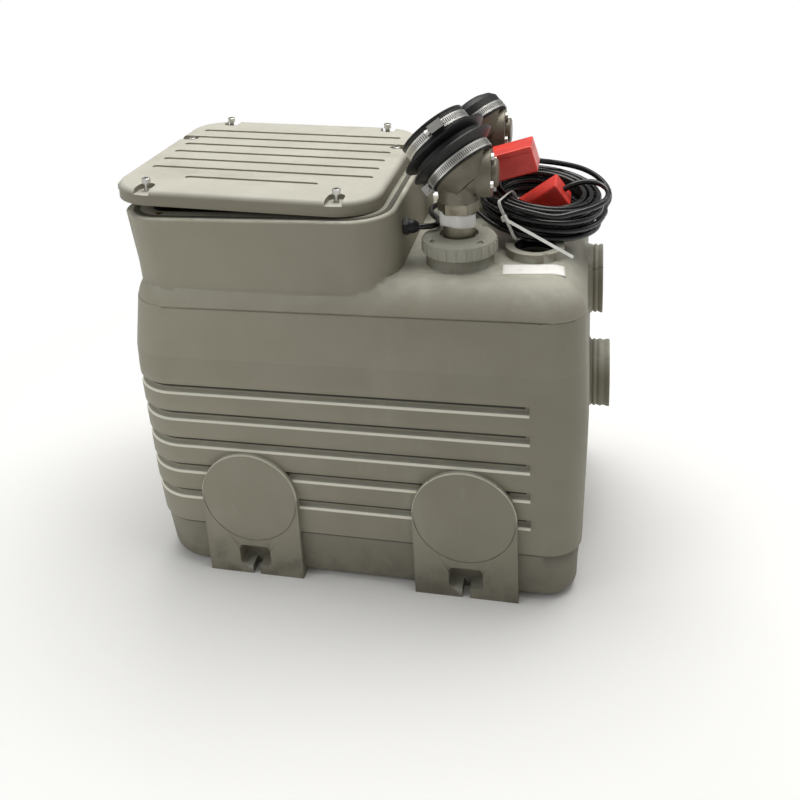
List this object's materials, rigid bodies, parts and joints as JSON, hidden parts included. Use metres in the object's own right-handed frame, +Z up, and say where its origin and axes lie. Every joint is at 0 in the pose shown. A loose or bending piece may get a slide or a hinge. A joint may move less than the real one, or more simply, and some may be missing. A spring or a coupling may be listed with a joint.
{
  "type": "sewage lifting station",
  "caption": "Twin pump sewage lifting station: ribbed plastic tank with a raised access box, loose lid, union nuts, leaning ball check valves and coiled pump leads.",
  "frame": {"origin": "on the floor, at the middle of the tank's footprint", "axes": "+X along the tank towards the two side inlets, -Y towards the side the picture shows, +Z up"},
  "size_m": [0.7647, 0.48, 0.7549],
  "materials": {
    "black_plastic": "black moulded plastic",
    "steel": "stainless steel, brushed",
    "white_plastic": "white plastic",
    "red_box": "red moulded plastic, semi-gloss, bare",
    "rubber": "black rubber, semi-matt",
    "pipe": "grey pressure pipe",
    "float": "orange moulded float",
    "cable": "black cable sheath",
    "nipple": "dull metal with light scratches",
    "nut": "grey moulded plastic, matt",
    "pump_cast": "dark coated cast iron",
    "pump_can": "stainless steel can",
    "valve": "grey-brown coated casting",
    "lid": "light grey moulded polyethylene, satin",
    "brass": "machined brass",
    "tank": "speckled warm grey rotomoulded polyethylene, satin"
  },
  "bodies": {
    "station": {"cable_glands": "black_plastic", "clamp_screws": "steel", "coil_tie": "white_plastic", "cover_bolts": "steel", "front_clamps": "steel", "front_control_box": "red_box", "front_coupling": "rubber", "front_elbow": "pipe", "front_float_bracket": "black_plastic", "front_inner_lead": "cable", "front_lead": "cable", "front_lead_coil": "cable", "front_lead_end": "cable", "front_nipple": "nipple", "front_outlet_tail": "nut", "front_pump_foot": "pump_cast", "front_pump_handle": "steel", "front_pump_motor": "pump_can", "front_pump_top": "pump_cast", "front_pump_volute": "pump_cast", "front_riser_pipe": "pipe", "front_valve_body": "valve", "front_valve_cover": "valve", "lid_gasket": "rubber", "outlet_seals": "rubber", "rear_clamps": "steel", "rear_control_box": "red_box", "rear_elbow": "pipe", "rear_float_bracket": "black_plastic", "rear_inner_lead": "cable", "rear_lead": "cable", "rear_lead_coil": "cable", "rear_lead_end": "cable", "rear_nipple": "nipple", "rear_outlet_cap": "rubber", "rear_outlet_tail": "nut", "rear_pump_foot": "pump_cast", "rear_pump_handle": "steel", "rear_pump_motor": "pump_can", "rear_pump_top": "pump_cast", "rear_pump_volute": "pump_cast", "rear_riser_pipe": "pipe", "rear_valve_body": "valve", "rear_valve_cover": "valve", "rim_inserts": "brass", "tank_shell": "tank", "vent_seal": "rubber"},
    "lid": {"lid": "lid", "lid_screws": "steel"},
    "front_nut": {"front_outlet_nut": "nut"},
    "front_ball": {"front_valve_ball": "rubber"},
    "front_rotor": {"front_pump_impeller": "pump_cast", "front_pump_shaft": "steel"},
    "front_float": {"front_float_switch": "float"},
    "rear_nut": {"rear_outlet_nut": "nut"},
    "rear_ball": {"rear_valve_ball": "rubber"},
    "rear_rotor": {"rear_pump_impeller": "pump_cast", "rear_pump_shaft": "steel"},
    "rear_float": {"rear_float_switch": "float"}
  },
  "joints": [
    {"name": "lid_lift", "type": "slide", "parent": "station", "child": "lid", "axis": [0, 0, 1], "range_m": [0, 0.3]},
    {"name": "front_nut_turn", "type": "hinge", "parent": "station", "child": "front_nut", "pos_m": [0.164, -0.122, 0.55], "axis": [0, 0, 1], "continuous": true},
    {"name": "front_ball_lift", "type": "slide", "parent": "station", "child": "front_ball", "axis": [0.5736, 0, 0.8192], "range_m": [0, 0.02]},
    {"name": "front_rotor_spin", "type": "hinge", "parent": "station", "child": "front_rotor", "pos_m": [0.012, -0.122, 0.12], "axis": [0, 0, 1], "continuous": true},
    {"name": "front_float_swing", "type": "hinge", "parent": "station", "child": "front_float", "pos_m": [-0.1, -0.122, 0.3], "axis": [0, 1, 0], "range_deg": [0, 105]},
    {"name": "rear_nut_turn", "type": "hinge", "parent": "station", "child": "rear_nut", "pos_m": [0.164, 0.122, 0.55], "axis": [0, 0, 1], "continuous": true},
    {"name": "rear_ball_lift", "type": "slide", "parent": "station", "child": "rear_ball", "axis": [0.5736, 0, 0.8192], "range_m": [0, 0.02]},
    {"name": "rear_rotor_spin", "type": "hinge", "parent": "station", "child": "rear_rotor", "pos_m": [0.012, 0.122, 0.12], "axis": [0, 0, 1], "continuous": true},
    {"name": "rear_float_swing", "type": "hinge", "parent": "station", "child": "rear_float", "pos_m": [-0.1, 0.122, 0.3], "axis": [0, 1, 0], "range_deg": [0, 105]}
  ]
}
...
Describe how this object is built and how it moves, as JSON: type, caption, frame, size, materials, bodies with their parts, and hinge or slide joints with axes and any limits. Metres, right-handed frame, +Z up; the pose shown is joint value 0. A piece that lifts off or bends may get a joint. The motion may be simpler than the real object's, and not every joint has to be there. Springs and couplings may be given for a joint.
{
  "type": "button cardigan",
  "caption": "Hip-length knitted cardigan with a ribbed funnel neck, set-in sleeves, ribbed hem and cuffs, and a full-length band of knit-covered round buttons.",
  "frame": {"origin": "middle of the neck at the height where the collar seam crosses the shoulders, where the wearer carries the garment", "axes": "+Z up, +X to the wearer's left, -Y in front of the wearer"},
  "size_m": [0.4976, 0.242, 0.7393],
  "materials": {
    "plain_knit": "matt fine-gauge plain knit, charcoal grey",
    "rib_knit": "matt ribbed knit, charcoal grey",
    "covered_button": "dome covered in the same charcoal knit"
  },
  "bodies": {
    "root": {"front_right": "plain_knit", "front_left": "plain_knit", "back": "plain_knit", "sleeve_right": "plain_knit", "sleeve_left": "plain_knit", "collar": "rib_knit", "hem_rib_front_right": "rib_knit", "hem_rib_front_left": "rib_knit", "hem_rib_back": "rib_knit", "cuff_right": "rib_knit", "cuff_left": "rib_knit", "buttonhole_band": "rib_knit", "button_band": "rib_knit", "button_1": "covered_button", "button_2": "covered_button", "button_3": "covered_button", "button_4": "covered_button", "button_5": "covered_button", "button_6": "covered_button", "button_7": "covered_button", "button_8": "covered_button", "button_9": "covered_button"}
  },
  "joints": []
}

## OBJECTIVE:
Among the entries above, how many lines hold the string "materials"? Give the number by itself.

## EXERCISE RESPONSE:
4